Desert Sage High School is a tuition-free, Waldorf-inspired, college preparatory, charter high school and part of a burgeoning, innovative movement to make Waldorf education accessible to the public. We are the third stand-alone public Waldorf school in the United States and the first in Southern Arizona.

Our Mission
Guided by the Principles of Public Waldorf Education, we celebrate diversity, embrace equity, and cultivate inclusion to create space for an educational experience that bridges opportunity gaps, develops students’ academic and life skills, and inspires lifelong learning.

Our Vision
We envision a world where an unwavering belief in the dignity of truth honors and celebrates each individual’s unique gifts and empowers their self-agency.

 

Our Values
We engage our students, their peers and families, and the larger community through:

  • Deep and meaningful relationships of respect and empathy

  • Arts-infused exploration and project-based collaboration

  • Community and global action that sustains the planet our students will inherit

The Seven Core Principles of
Public Waldorf Education

Desert Sage High School is an initiative member of the Alliance for Public Waldorf Education.
The Seven Core Principles of Public Waldorf Education indicated below guide our curriculum,
teaching, and relationships with students and their families.

1. Image of the Human Being
Public Waldorf education is founded on a coherent image of the developing human being. Each human being is a unique individual who brings specific gifts, creative potential, and intentions to this life.

2. Child Development
An understanding of child development guides all aspects of the educational program, to the greatest extent possible within established legal mandates. Human development proceeds in approximate 7-year phases. Each phase has characteristic physical, emotional, and cognitive dimensions and a primary learning orientation.

3. Social Change Through Education
Public Waldorf education exists to serve both the individual and society. Public Waldorf education seeks to offer the most supportive conditions possible for the development of each student’s unique capacities.

4. Human Relationships
Public Waldorf Schools foster a culture of healthy relationships. Enduring relationships — and the time needed to develop them — are central to Public Waldorf education. The teacher works with each student and class as a whole to support relationship-based learning.

5. Access and Diversity
Public Waldorf Schools work to increase diversity and access to all sectors of society. Public Waldorf schools respond to unique demands and cultures in a wide range of locations in order to provide maximum access to a diverse range of students. Schools work towards ensuring that students do not experience discrimination in admission, retention, or participation.

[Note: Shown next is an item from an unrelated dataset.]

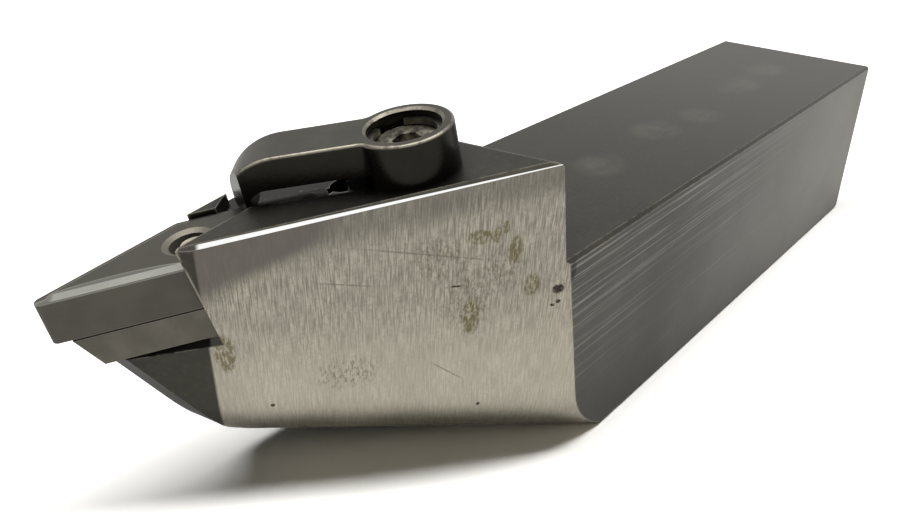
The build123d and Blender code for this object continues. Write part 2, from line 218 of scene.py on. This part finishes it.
# %% [markdown]
# ## The frame of the ground face
#
# The head's trailing face is a plane, turned 38.7 degrees off the shank and undercut by 6.8. The
# pattern on it follows the grinding, so it needs directions of its own: along the face, up the
# face and out of it. An unwrapped UV map could carry them too, but it would have to be made on
# ready solids, while a dot product needs only the three directions. The insert's seat is tilted
# as well, so the direction out of it and the middle of the insert's hole are written down here.

# %% Directions on the ground face
turn, undercut = radians(38.7), radians(6.8)
face_out = Vector((sin(turn) * cos(undercut), cos(turn) * cos(undercut), -sin(undercut)))
face_along = Vector((cos(turn), -sin(turn), 0))
face_up = face_out.cross(face_along) * -1
face_axes = (face_along, face_up, face_out)
face_point = Vector((0.045472, 0.0127, 0.0282))
seat_up = Vector((0.169405, -0.077674, 0.982481))
insert_hole = Vector((0.068795, -0.013657, 0.02785))
clamp_foot = Vector((0.053069, 0.00001, 0.03378))
print("ground face: out", [round(v, 3) for v in face_out], "up", [round(v, 3) for v in face_up])

# %% [markdown]
# ## Where the holder is ground, and where it is worn
#
# The holder is one solid with two finishes, black and ground. Its faces could be given different
# materials, but the marks on them cross from one face to the next, so one material is used and a
# mask says where each finish is. A mask is a number from 0 to 1 over the whole piece. The ground
# face is the part that lies near the face's plane, looks outwards, and stops at the nose facet.
# It rolls under at the bottom, so "near" is loose on the inside.

# %% Masks on the holder
shank_side, shank_top = 12.7 * mm, 25.4 * mm
wall_rise = 2.5 * mm
facet_start = 33.5 * mm
steel = Finish("holder_steel")
depth = steel.along(face_out) - face_point.dot(face_out)
reach = steel.along(face_along) - face_point.dot(face_along)
rise = steel.along(face_up) - face_point.dot(face_up)
facing_out = steel.along(face_out, steel.facing)
facing_up = steel.along(seat_up, steel.facing)
facing_sky = steel.along(upwards, steel.facing)
off_side = steel.along(crossways).ramp(shank_side, shank_side - 0.08 * mm)
ground = depth.ramp(-6.5 * mm, -5.5 * mm) * facing_out.ramp(0.35, 0.5) * off_side
ground = ground * reach.ramp(facet_start + 0.25 * mm, facet_start - 0.05 * mm)
ground = ground * facing_up.ramp(0.6, 0.45)
ground = ground * facing_sky.ramp(0.5, 0.3)

# the chamfer along the face's top edge, which gets wider towards the nose: bare ground steel,
# painted near white as a painted highlight
head_line = steel.along(seat_up) - (insert_hole.dot(seat_up) + wall_rise)
chamfer_highlight = facing_out.ramp(0.45, 0.6) * facing_up.ramp(0.35, 0.5)
chamfer_highlight = chamfer_highlight * head_line.ramp(-1.2 * mm, -0.8 * mm)
chamfer_highlight = chamfer_highlight * reach.ramp(facet_start, facet_start - 0.5 * mm)
chamfer_highlight = chamfer_highlight * (depth + 0.07 * mm + 0.0085 * reach).ramp(0, 0.05 * mm)
print("masks on the holder:", len(steel.tree.nodes), "nodes")

# %% Marks on the ground face
mark_depth = 2 * mm


def on_face(along, up, width, height):
    """A soft spot on the ground face, placed and sized in millimetres."""
    centre = face_point + face_along * along * mm + face_up * up * mm
    return steel.blob(centre, (width * mm, height * mm, mark_depth), face_axes)


def line_on_face(start, end, width):
    """A thin soft line on the ground face between two places in millimetres."""
    start, end = Vector((*start, 0)), Vector((*end, 0))
    middle, run = (start + end) / 2, (end - start)
    way = (face_along * run.x + face_up * run.y).normalized()
    centre = face_point + face_along * middle.x * mm + face_up * middle.y * mm
    radii = (run.length * mm / 2, width * mm, mark_depth)
    return steel.blob(centre, radii, (way, face_out.cross(way), face_out))


print("marks on the face reach", mark_depth / mm, "mm in and out of it")

# %% [markdown]
# ## Black oxide
#
# Black oxide is a thin dark skin, and the steel under it still shines through dully. Paint would
# be a dark dull surface with a clear gleam on top, so the oxide is drawn as a dark metal with
# uneven roughness instead. It is paler towards the rear end, where it is handled and clamped.

# %% Oxide
mottle = steel.noise(steel.place, 140, 5, 0.6)
speckle = steel.noise(steel.place, 1900, 2, 0.6)
rear = steel.along(lengthways).ramp(40 * mm, -42 * mm)
oxide = steel.mix(mottle.ramp(0.3, 0.7), grey(0.047), grey(0.061))
oxide = steel.mix(speckle.ramp(0.45, 0.75) * 0.35, oxide, grey(0.085))
side = abs(steel.along(crossways, steel.facing)).ramp(0.9, 0.99)
oxide = steel.mix(rear * 0.4, oxide, grey(0.19, 0.182, 0.165))
pale_side = side * steel.along(lengthways).ramp(30 * mm, -40 * mm)
oxide = steel.mix(pale_side * 0.95, oxide, grey(0.32, 0.306, 0.270))
oxide = steel.mix(side * 0.35, oxide, grey(0.125, 0.118, 0.105))
print("plain oxide:", len(steel.tree.nodes), "nodes")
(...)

6. Collaborative Leadership
School leadership is conducted through shared responsibilities within established legal structures. Faculty, staff, administration and boards of a Public Waldorf school collaborate to guide and lead the school with input from stakeholder groups. To the greatest extent possible, decisions related to the educational program are the responsibility of those faculty and staff with knowledge and experience of Rudolf Steiner’s educational insights.

7. Schools as Learning Communities
Public Waldorf schools cultivate a love of lifelong learning and self-knowledge. Public Waldorf education emphasizes continuous engagement in learning and self-reflective practices that support ongoing improvement. At the individual and classroom level, teachers reflect regularly on their observations of the students and of the educational process.

Land Acknowledgment

Desert Sage High School acknowledges the original caretakers of the desert in which we dwell. The Indigenous habitation of what is known as the Tucson Basin dates back approximately 12,500 years, likely representing the oldest, continuously inhabited area in what is now the United States. Contemporary Native people who constitute our ethnographic history and present-day included the Tohono O’odham, Pascua Yaqui, and 20 other federally recognized tribes in Arizona. We encourage everyone in the Desert Sage School network to embrace this or a similarly appropriate acknowledgment as we dwell together on this land.